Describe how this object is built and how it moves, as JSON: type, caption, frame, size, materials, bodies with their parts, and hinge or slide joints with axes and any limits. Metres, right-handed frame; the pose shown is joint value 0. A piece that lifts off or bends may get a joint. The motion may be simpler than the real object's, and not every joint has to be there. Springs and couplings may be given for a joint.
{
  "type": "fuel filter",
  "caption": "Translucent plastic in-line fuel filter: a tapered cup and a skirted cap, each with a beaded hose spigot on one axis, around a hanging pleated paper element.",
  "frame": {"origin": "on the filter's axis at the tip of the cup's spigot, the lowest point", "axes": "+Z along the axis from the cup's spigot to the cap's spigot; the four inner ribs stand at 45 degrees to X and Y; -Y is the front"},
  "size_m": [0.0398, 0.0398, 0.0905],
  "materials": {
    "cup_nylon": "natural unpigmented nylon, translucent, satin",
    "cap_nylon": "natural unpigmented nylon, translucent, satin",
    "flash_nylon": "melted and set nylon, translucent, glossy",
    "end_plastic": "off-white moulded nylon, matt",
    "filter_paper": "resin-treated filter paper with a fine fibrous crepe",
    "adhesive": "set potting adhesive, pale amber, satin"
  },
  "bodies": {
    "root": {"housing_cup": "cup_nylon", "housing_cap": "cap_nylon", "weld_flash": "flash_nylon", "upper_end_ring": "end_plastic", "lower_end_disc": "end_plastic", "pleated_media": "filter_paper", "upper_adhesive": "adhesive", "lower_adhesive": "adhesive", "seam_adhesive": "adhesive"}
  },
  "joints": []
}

........

Where a line above includes "joints", copy that line.

-- OUTPUT OF THE EXERCISE --
Describe how this object is built and how it moves, as JSON: type, caption, frame, size, materials, bodies with their parts, and hinge or slide joints with axes and any limits. Metres, right-handed frame; the pose shown is joint value 0. A piece that lifts off or bends may get a joint. The motion may be simpler than the real object's, and not every joint has to be there. Springs and couplings may be given for a joint.
  "joints": []